ATLANTA (March 19, 2014) – With some last minute political maneuvering in the twilight of the legislative session, a bill that would begin the process of nullifying Obamacare in Georgia gained final approval in both the House and the Senate Tuesday night, and now moves on to the governor’s desk.
The Georgia Senate passed an amended version of HB707 by tacking it onto another insurance bill (HB943). The measure passed 37-17, moments after the amended version cleared the House 106-48.
Introduced by Rep. Jason Spencer as HB707, the legislation pushes back against the ACA in four ways and would create serious impediments to the implementation of Obamacare in Georgia. Spencer worked tirelessly through the session to get the bill through the legislative process.
“Many barriers were broken down inside the capitol to convince others that it is possible to stand up to the federal government in a constitutional and pragmatic way,” Spencer said. “While, we did not achieve all that we wanted, we still won the day. We made the comeback of the legislative session.The path for future pro-10th Amendment initiatives has been plowed.”
Specifically, the legislation:
1. Prohibits any state agencies, departments or political subdivisions from using resources or spending funds to advocate for the expansion of Medicaid. This provision works hand-in-hand with HB990 to make it more difficult to expand Medicaid. HB990 would require legislative approval for expansion of the program, barring the governor from doing it by executive order.
2. Prohibits the state of Georgia from running an insurance exchange.
3. Refuses and federal grant money for the purpose of creating or running a state insurance exchange.
4. Ends the University of Georgia Health Navigator Program. It allows the school to complete the functions under the current grant but would prohibit it from getting a new one.
Each of these provisions creates impediments to the implementation and execution of Obamacare in Georgia. We’ve seen the difficulties created by the number of states simply refusing to set up exchanges. The ACA was predicated on state cooperation. By refusing to help, passage of the bill puts the federal government in an almost impossible position. It never intended to run the healthcare system alone, and ultimately, it can’t do it without state help. Judge Andrew Napolitano agreed recently, pointing out that if a number of states were to refuse to participate with the ACA in a wholesale fashion, that multi-state action would “gut Obamacare.”
A fifth provision that would have prohibited the Commissioner of Insurance from investigating or enforcing any alleged violation of federal health insurance requirements mandated by Obamacare was amended out of the final bill.
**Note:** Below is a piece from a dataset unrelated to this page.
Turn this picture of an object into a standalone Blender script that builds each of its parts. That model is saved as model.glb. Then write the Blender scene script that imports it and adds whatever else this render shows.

Spencer has already committed to pursuing that issue in the next legislative session.
Tenth Amendment Center national communications director called passage of the bill a huge victory and predicted it would pave the way for future action, not only in Georgia, but across the country.
“Rep. Spencer poured his heart and soul into getting this bill passed. He may not realize it, but it paves the way for action in other states. Now they see that yes, states can take a stand against the implementation of Obamacare. I’m certain other states will follow the lead,” he said. “And the best news is, Jason realizes the fight isn’t over. He has already committed to coming back next session and working toward the next step. This is a big win. A bigger win than most people realize.”
The bill appeared dead after several Republicans joined Democrats to table the HB707 in the Senate Rules Committee. According to the Brookhaven Post, “Republican Senator Cecil Staton made a motion to table the bill, it was seconded by Democrat Senator Steve Henson. State Senator, Fran Millar (R-Dunwoody) also voted along with other Republicans in favor of tabling HB 707.”
Last minute efforts by Spencer and grassroots supporters of the measure resurrected it.
“Without the backing of the people, we could have not won this epic victory under the Gold Dome,” Spencer said.
The bill still needs Gov. Nathan Deal’s signature to become law.